I’m not suggesting there aren’t great talents out there worth of icon-ness (Spielberg, Hanks, Robin Williams, Tiger Woods come to mind), but I’m not sure that just being on top of each one’s game for long periods of time is enough to elevate them into the American Hall of Fame. There needs to be a strong connection with something new, and new things seem to cycle too quickly for long-term stardom these days. The digital world is increasingly faceless.

Jan 24, 2005 - 10:52 am 20. Steve:

Roger -

I haven’t the energy, or the talent, to best some of the comments above. I was disappointed that you had nothing to say, being a showbiz guy yourself.

Did you know Mr. Carson? How would you place him within the show business establishment in terms of character and achievement? We know the public side of the man, but because you are behind the stage, so to speak, you might be able to offer some insight unavailable to us.

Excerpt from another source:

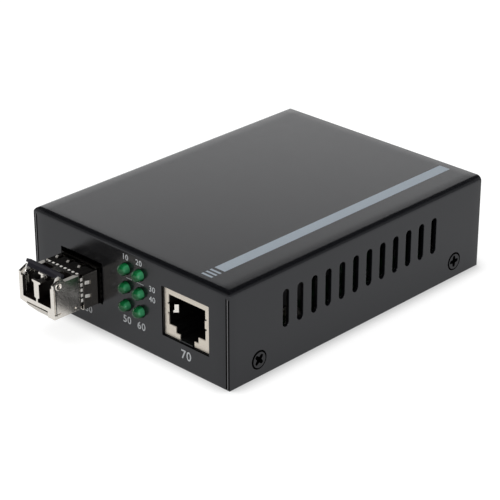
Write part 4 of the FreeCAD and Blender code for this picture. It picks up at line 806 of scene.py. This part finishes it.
# The bend of each side spring in the copper socket, from its middle and its face; and the lip below it.
BEND_WALL = 6.35 * MM
BEND_WALL_DEPTH = 1.5 * MM
BEND_TIP = 5.4 * MM
BEND_TIP_DEPTH = 2.45 * MM
BEND_LOW = 13.0 * MM
BEND_HIGH = 15.2 * MM
LIP_LEFT = 17.6 * MM
LIP_RIGHT = 22.3 * MM
LIP_LOW = 7.0 * MM
LIP_HIGH = 7.3 * MM
LIP_DEPTH = 0.08 * MM


def socket_trim():
    """A painted highlight on the bend of each side spring in the copper socket, and the grey lip below its
    notch.
    """
    face = SHIELD_LOW[1]
    bends = []
    for sign in (-1, 1):
        wall, tip = SHIELD_MIDDLE + sign * BEND_WALL, SHIELD_MIDDLE + sign * BEND_TIP
        wall_y, tip_y = face + BEND_WALL_DEPTH, face + BEND_TIP_DEPTH
        bends.append((
            (wall, wall_y, BEND_LOW),
            (tip, tip_y, BEND_LOW),
            (tip, tip_y, BEND_HIGH),
            (wall, wall_y, BEND_HIGH),
        ))
    add_piece("spring_bend_highlights", flat_mesh("spring_bend_highlights", bends), SPRING_BEND_HIGHLIGHT, "case")
    lip = on_front(LIP_LEFT, LIP_RIGHT, LIP_LOW, LIP_HIGH, face + LIP_DEPTH)
    add_piece("socket_lip", flat_mesh("socket_lip", (lip,)), PAINTED_EDGE_GREY, "case")


GAP_LEFT = 0.5 * MM
GAP_BELOW = 0.4 * MM
GAP_OVERLAP = 0.1 * MM
SHADOW_WIDTH = 1.0 * MM
SHADOW_LOW = 7.6 * MM
SHADOW_HIGH = 17.6 * MM
SHADOW_RISE = 0.02 * MM


def panel_gaps():
    """Painted shade in the gaps that the panel leaves round the copper socket, and a painted shadow beside
    the cage.
    """
    left, right = SHIELD_LOW[0], SHIELD_HIGH[0]
    bottom, top = SHIELD_LOW[2], SHIELD_HIGH[2]
    gaps = (
        on_front(left - GAP_LEFT, left, bottom - GAP_BELOW, top + GAP_OVERLAP, FRONT),
        on_front(left, right + GAP_OVERLAP, bottom - GAP_BELOW, bottom, FRONT),
    )
    add_piece("socket_gap_shade", flat_mesh("socket_gap_shade", gaps), SHADE_BLACK, "case")
    shadow = on_side(FRONT - SHADOW_WIDTH, FRONT, SHADOW_LOW, SHADOW_HIGH, CAGE_HIGH[0] + SHADOW_RISE)
    add_piece("cage_shadow", flat_mesh("cage_shadow", (shadow,)), SHADE_BLACK, "case")


# The cover screws: how far in their middles are from the ends of their box, their level, one arm of the
# cross in the head in millimetres, and the painted shade in the gap round the head, which is wider in front
# and above.
SCREW_INSET = 2.5 * MM
SCREW_LEVEL = 4.7 * MM
SCREW_MARK_RISE = 0.02 * MM
CROSS_ARM = ((0.0, -0.6), (1.1, -0.5), (1.6, -0.34), (1.6, 0.34), (1.1, 0.5), (0.0, 0.6))
HEAD_GAP_INNER = 2.12 * MM
HEAD_GAP_OUTER = 2.56 * MM
HEAD_SHADE_SHIFT = 0.12 * MM


def cross_arm(x, along, level, turn):
    """One arm of a screw's cross, turned about the screw's middle: its corners and its face."""
    corners = [
        (
            x,
            along + MM * (reach * math.cos(turn) - wide * math.sin(turn)),
            level + MM * (reach * math.sin(turn) + wide * math.cos(turn)),
        )
        for reach, wide in CROSS_ARM
    ]
    return corners, [tuple(range(len(CROSS_ARM)))]


def screw_recess_shade():
    """Painted shade: a dark cross in each cover screw's head and a dark ring in the gap around it."""
    steps = 32
    parts = []
    for sign in (-1, 1):
        x = sign * (SCREWS_HIGH[0] + SCREW_MARK_RISE)
        for along in (SCREWS_LOW[1] + SCREW_INSET, SCREWS_HIGH[1] - SCREW_INSET):
            first_turn = math.pi / 4 if along < 0 else 0.0
            for quarter in range(4):
                parts.append(cross_arm(x, along, SCREW_LEVEL, first_turn + math.pi / 2 * quarter))
            inner = circle((x, along + HEAD_SHADE_SHIFT, SCREW_LEVEL - HEAD_SHADE_SHIFT), HEAD_GAP_INNER, steps)
            outer = circle((x, along, SCREW_LEVEL), HEAD_GAP_OUTER, steps)
            parts.append((inner + outer, faces_between(2, steps)))
    add_piece("screw_recess_shade", joined_mesh("screw_recess_shade", parts), SHADE_BLACK, "case")


# Strips down the front's corners, from and to these distances from the middle.
SEAM_SHADE_STRIPS = ((34.25 * MM, 34.62 * MM), (35.08 * MM, 35.46 * MM))
EDGE_HIGHLIGHT_STRIPS = ((34.74 * MM, 35.0 * MM),)
STRIP_LOW = 0.3 * MM
STRIP_HIGH = 24.6 * MM


def corner_strips(strips):
    """The strips' outlines on the front, down its left and its right corner."""
    outlines = []
    for sign in (-1, 1):
        for near, far in strips:
            left, right = sorted((sign * near, sign * far))
            outlines.append(on_front(left, right, STRIP_LOW, STRIP_HIGH, FRONT))
    return outlines


def sheet_corners():
    """Painted shade down the two seams at the front's corners, with a painted highlight on the sheet edge
    between them.
    """
    add_piece("corner_seam_shade", flat_mesh("corner_seam_shade", corner_strips(SEAM_SHADE_STRIPS)), SHADE_BLACK, "case")
    add_piece("corner_edge_highlights", flat_mesh("corner_edge_highlights", corner_strips(EDGE_HIGHLIGHT_STRIPS)), PAINTED_EDGE_GREY, "case")


# ---------------------------------------------------------------- studio

FLOOR_HALF_SIZE = 3.0
FLOOR_WHITE = 0.34
FLOOR_GLOW = 0.8
FLOOR_MIRRORED = 0.5
CONTACT_SHADOW = 4.5 * MM


def stage_floor():
    """A white floor that glows a little for the camera and in reflections, and keeps a soft shadow; its glow
    for the camera is darkened near the object as a painted contact shadow.
    """
    half = FLOOR_HALF_SIZE
    mesh = flat_mesh("floor", (((-half, -half, 0), (half, -half, 0), (half, half, 0), (-half, half, 0)),))
    floor = bpy.data.objects.new("floor", mesh)
    bpy.context.scene.collection.objects.link(floor)
    material = bpy.data.materials.new("floor_white")
    material.use_nodes = True
    tree = material.node_tree
    tree.nodes.clear()
    output = tree.nodes.new("ShaderNodeOutputMaterial")
    both = tree.nodes.new("ShaderNodeAddShader")
    paint = tree.nodes.new("ShaderNodeBsdfDiffuse")
    paint.inputs["Color"].default_value = (FLOOR_WHITE, FLOOR_WHITE, FLOOR_WHITE, 1)
    glow = tree.nodes.new("ShaderNodeEmission")
    rays = tree.nodes.new("ShaderNodeLightPath")
    # Painted contact shadow: ambient occlusion darkens the camera's glow within CONTACT_SHADOW of the object.
    close = tree.nodes.new("ShaderNodeAmbientOcclusion")
    close.inputs["Distance"].default_value = CONTACT_SHADOW
    open_glow = calculate(tree, "MULTIPLY", close.outputs["AO"], FLOOR_GLOW)
    seen = calculate(tree, "MULTIPLY", rays.outputs["Is Camera Ray"], open_glow)
    mirrored = calculate(tree, "MULTIPLY", rays.outputs["Is Glossy Ray"], FLOOR_MIRRORED)
    tree.links.new(calculate(tree, "ADD", seen, mirrored), glow.inputs["Strength"])
    tree.links.new(paint.outputs["BSDF"], both.inputs[0])
    tree.links.new(glow.outputs["Emission"], both.inputs[1])
    tree.links.new(both.outputs["Shader"], output.inputs["Surface"])
    mesh.materials.append(material)


# The light in reflections: how bright it is at each height, and how it changes round the object,
# from the dim sides to the bright sweep that runs from the back left to the front right.
SKY_LEVELS = ((0.36, 1.0), (0.45, 0.36), (0.56, 0.02))
SWEEP_AXIS = (-0.707, 0.707, 0.0)
SWEEP_START = 0.1
SWEEP_FULL = 0.6
SKY_DIM = 0.3
SKY_BRIGHT = 1.5
FILL_LIGHT = 0.65


def studio_world():
    """White for the camera, an even fill, and in reflections a sweep, white low down and dark overhead."""
    world = bpy.data.worlds.new("studio")
    bpy.context.scene.world = world
    world.use_nodes = True
    tree = world.node_tree
    tree.nodes.clear()
    output = tree.nodes.new("ShaderNodeOutputWorld")
    direction = tree.nodes.new("ShaderNodeTexCoord")
    split = tree.nodes.new("ShaderNodeSeparateXYZ")
    ramp = tree.nodes.new("ShaderNodeValToRGB")
    tree.links.new(direction.outputs["Generated"], split.inputs["Vector"])
    tree.links.new(split.outputs["Z"], ramp.inputs["Fac"])
    fill_ramp(ramp.color_ramp, [(position, (level,) * 3) for position, level in SKY_LEVELS])
    along_axis = tree.nodes.new("ShaderNodeVectorMath")
    along_axis.operation = "DOT_PRODUCT"
    along_axis.inputs[1].default_value = SWEEP_AXIS
    tree.links.new(direction.outputs["Generated"], along_axis.inputs[0])
    sweep = tree.nodes.new("ShaderNodeMapRange")
    sweep.interpolation_type = "SMOOTHSTEP"
    sweep.inputs["From Min"].default_value = SWEEP_START
    sweep.inputs["From Max"].default_value = SWEEP_FULL
    sweep.inputs["To Min"].default_value = SKY_DIM
    sweep.inputs["To Max"].default_value = SKY_BRIGHT
    either_way = calculate(tree, "ABSOLUTE", along_axis.outputs["Value"])
    tree.links.new(either_way, sweep.inputs["Value"])
    sky = tree.nodes.new("ShaderNodeBackground")
    tree.links.new(sweep.outputs["Result"], sky.inputs["Strength"])
    tree.links.new(ramp.outputs["Color"], sky.inputs["Color"])
    fill = tree.nodes.new("ShaderNodeBackground")
    fill.inputs["Color"].default_value = (1, 1, 1, 1)
    fill.inputs["Strength"].default_value = FILL_LIGHT
    white = tree.nodes.new("ShaderNodeBackground")
    white.inputs["Color"].default_value = (1, 1, 1, 1)
    rays = tree.nodes.new("ShaderNodeLightPath")
    glossy = tree.nodes.new("ShaderNodeMixShader")
    camera = tree.nodes.new("ShaderNodeMixShader")
    tree.links.new(rays.outputs["Is Glossy Ray"], glossy.inputs["Fac"])
    tree.links.new(fill.outputs["Background"], glossy.inputs[1])
    tree.links.new(sky.outputs["Background"], glossy.inputs[2])
    tree.links.new(rays.outputs["Is Camera Ray"], camera.inputs["Fac"])
    tree.links.new(glossy.outputs["Shader"], camera.inputs[1])
    tree.links.new(white.outputs["Background"], camera.inputs[2])
    tree.links.new(camera.outputs["Shader"], output.inputs["Surface"])


LAMPS_AIM = Vector((0, 0, 10 * MM))


def add_lamp(name, place, width, height, power):
    """A soft lamp that faces the object."""
    data = bpy.data.lights.new(name, "AREA")
    data.shape = "RECTANGLE"
    data.size = width
    data.size_y = height
    data.energy = power
    lamp = bpy.data.objects.new(name, data)
    bpy.context.scene.collection.objects.link(lamp)
    lamp.location = place
    lamp.rotation_euler = (Vector(place) - LAMPS_AIM).to_track_quat("Z", "Y").to_euler()
    return lamp


add_camera()
dress_nodes()
dress_module()
dress_socket()
printed_marks()
lamp_lenses()
cage_tab_highlights()
spring_tip_highlights()
axle_ends()
ear_rims()
nose_groove_shade()
socket_trim()
panel_gaps()
screw_recess_shade()
sheet_corners()
stage_floor()
studio_world()
key = add_lamp("key_lamp", place=(-0.2, -0.3, 0.95), width=0.6, height=0.6, power=3.5)
key.visible_glossy = False
add_lamp("side_strip", place=(0.6, -0.06, 0.16), width=0.06, height=0.35, power=0.8)

scene = bpy.context.scene
scene.view_settings.view_transform = "Standard"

I think Johnny Carson was an important man in a way that other major celebrities, Katherine Hepburn, for example, are not. It has something to do with the comment that has been made to the effect that he was the Walter Cronkite of comedy. He provided a center, in terms of human behavoir, at least for many years of his program. I think this relates to the many comments about “class” that have been made about him.

Steve

Jan 24, 2005 - 1:44 pm 21. Eric Deamer:

I think Treachout had it about right. I was a little kid for most of the time Carson was on, but I never remember him saying anything particularly funny, either in monologues or interviews. I remember laughing at the silly little bits he did, like the Great Carnac, but maybe that was mostly because I was so young that the mostly simple-minded humor was up my alley. It seemed he was made to be a talk show host and no more than that. He was smooth, unflappable, likeable, and not particularly interesting.